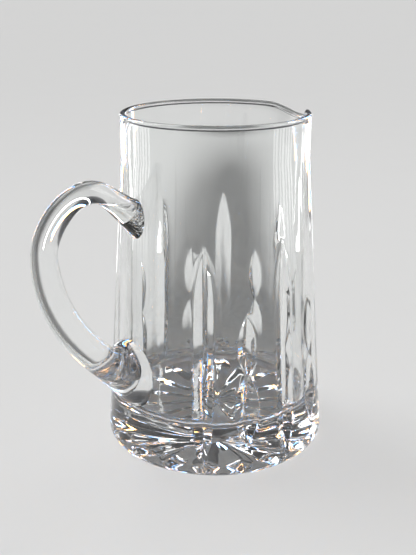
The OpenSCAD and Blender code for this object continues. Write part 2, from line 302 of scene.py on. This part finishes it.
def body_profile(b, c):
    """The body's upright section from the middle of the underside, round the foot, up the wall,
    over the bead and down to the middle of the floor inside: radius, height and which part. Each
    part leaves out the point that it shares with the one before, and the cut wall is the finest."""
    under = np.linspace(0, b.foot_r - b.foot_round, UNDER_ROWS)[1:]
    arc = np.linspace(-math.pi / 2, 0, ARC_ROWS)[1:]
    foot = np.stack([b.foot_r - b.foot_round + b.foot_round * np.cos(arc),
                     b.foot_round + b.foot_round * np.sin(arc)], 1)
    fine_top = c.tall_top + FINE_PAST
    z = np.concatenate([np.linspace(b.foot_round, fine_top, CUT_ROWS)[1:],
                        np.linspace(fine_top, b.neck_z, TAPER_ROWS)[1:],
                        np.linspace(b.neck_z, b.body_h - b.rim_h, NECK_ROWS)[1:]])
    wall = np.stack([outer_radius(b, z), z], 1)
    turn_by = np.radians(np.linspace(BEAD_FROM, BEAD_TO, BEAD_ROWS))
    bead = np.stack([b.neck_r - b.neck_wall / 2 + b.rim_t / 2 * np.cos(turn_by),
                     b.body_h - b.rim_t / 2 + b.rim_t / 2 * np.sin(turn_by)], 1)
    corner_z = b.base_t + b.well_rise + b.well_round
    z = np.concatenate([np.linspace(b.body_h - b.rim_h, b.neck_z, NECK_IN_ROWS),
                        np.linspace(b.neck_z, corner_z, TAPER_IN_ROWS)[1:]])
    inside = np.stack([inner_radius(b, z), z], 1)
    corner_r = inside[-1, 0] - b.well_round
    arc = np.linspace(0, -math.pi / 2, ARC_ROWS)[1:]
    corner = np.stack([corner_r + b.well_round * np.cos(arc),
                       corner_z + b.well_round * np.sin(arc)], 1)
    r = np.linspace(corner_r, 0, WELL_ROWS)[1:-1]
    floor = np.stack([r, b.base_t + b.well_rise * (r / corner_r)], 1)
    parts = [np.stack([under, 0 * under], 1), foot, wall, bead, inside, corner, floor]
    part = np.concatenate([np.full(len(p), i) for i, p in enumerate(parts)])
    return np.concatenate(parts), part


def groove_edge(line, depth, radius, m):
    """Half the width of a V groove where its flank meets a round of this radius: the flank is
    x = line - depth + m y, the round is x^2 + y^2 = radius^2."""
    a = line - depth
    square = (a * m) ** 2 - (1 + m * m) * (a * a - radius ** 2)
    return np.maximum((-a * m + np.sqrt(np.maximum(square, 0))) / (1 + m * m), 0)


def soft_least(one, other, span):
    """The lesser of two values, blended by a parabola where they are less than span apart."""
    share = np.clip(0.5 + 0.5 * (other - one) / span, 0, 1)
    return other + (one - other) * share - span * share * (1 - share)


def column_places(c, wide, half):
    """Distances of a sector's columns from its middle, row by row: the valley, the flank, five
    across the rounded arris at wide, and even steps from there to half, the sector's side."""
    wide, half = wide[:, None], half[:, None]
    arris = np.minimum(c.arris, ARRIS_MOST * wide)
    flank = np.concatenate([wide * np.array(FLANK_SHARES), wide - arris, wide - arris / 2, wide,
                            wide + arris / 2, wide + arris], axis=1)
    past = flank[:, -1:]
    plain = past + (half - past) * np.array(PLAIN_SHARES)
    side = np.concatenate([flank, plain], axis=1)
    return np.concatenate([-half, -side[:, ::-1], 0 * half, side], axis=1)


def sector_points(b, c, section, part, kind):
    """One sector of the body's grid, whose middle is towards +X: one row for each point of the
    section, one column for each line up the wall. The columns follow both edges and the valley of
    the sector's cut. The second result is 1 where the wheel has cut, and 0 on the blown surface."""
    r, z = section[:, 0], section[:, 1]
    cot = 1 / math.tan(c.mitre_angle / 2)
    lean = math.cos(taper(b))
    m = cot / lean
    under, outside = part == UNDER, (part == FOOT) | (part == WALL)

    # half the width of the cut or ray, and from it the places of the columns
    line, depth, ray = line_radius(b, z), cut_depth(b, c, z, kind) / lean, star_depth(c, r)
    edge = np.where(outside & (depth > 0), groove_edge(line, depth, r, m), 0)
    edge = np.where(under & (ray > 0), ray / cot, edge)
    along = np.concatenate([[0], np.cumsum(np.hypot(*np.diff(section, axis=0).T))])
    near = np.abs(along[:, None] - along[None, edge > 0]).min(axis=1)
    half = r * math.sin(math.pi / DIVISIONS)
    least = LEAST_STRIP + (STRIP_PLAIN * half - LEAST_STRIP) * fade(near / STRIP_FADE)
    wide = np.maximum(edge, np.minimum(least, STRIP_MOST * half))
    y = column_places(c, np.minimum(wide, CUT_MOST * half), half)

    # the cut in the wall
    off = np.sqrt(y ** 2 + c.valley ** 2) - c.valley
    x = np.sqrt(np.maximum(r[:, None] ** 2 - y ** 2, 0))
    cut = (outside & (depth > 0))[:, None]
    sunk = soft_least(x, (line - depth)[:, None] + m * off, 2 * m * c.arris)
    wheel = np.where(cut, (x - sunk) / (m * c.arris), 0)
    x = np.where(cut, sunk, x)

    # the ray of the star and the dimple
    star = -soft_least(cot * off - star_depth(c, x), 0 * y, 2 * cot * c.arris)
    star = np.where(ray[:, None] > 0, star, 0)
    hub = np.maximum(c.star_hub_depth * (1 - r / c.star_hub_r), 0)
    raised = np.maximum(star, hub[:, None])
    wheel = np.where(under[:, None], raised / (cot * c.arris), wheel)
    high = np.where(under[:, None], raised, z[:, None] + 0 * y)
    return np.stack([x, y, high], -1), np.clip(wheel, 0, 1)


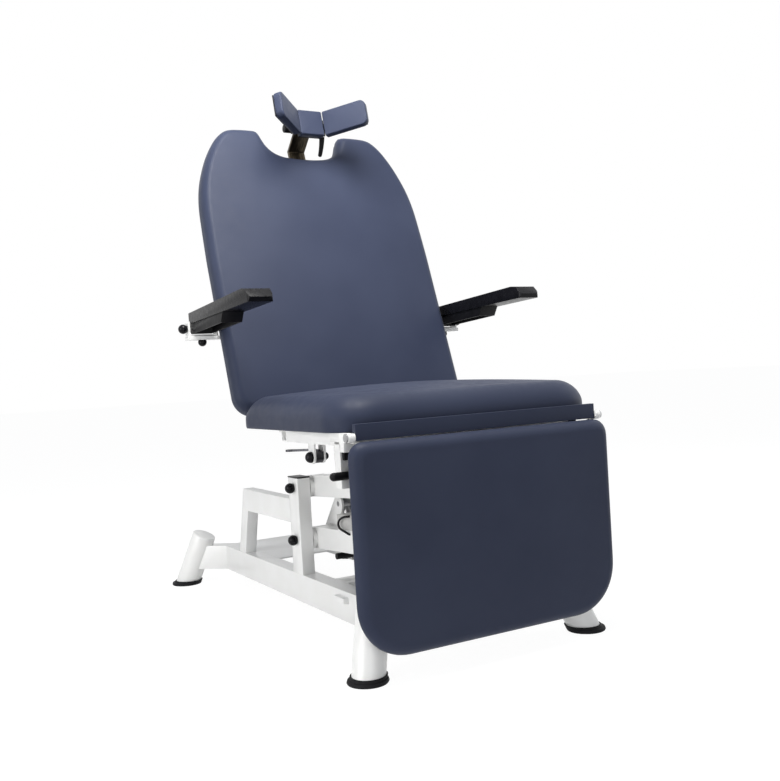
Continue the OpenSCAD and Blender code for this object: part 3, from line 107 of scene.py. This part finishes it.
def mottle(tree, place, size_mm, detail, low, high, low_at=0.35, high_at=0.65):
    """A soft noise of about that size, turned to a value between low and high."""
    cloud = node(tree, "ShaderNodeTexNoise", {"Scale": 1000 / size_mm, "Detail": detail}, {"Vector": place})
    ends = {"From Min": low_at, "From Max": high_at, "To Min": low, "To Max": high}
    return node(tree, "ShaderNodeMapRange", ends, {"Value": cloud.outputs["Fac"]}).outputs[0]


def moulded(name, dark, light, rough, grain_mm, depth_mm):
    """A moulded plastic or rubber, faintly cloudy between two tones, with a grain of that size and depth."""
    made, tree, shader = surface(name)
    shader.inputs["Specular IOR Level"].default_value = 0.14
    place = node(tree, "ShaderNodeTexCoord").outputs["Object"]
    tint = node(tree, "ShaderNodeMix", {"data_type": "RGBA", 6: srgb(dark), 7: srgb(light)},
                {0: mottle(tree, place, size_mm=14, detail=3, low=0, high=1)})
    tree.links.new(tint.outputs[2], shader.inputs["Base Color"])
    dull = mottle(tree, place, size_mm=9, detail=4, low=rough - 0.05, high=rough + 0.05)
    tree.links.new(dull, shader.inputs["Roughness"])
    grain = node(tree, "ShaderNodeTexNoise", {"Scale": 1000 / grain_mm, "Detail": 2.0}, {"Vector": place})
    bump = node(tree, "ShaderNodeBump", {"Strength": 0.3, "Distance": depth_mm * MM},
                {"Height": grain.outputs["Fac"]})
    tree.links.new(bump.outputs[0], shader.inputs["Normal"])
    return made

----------

_Work to do_
The lines from the first of the entries through the line holding "return np.concatenate(parts), part" are to be restated word for word, and no others.

_The output_
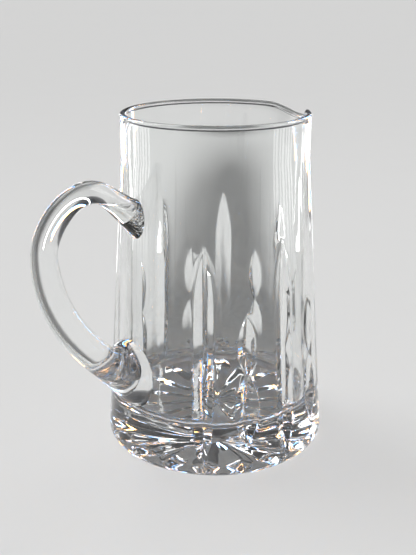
The OpenSCAD and Blender code for this object continues. Write part 2, from line 302 of scene.py on. This part finishes it.
def body_profile(b, c):
    """The body's upright section from the middle of the underside, round the foot, up the wall,
    over the bead and down to the middle of the floor inside: radius, height and which part. Each
    part leaves out the point that it shares with the one before, and the cut wall is the finest."""
    under = np.linspace(0, b.foot_r - b.foot_round, UNDER_ROWS)[1:]
    arc = np.linspace(-math.pi / 2, 0, ARC_ROWS)[1:]
    foot = np.stack([b.foot_r - b.foot_round + b.foot_round * np.cos(arc),
                     b.foot_round + b.foot_round * np.sin(arc)], 1)
    fine_top = c.tall_top + FINE_PAST
    z = np.concatenate([np.linspace(b.foot_round, fine_top, CUT_ROWS)[1:],
                        np.linspace(fine_top, b.neck_z, TAPER_ROWS)[1:],
                        np.linspace(b.neck_z, b.body_h - b.rim_h, NECK_ROWS)[1:]])
    wall = np.stack([outer_radius(b, z), z], 1)
    turn_by = np.radians(np.linspace(BEAD_FROM, BEAD_TO, BEAD_ROWS))
    bead = np.stack([b.neck_r - b.neck_wall / 2 + b.rim_t / 2 * np.cos(turn_by),
                     b.body_h - b.rim_t / 2 + b.rim_t / 2 * np.sin(turn_by)], 1)
    corner_z = b.base_t + b.well_rise + b.well_round
    z = np.concatenate([np.linspace(b.body_h - b.rim_h, b.neck_z, NECK_IN_ROWS),
                        np.linspace(b.neck_z, corner_z, TAPER_IN_ROWS)[1:]])
    inside = np.stack([inner_radius(b, z), z], 1)
    corner_r = inside[-1, 0] - b.well_round
    arc = np.linspace(0, -math.pi / 2, ARC_ROWS)[1:]
    corner = np.stack([corner_r + b.well_round * np.cos(arc),
                       corner_z + b.well_round * np.sin(arc)], 1)
    r = np.linspace(corner_r, 0, WELL_ROWS)[1:-1]
    floor = np.stack([r, b.base_t + b.well_rise * (r / corner_r)], 1)
    parts = [np.stack([under, 0 * under], 1), foot, wall, bead, inside, corner, floor]
    part = np.concatenate([np.full(len(p), i) for i, p in enumerate(parts)])
    return np.concatenate(parts), part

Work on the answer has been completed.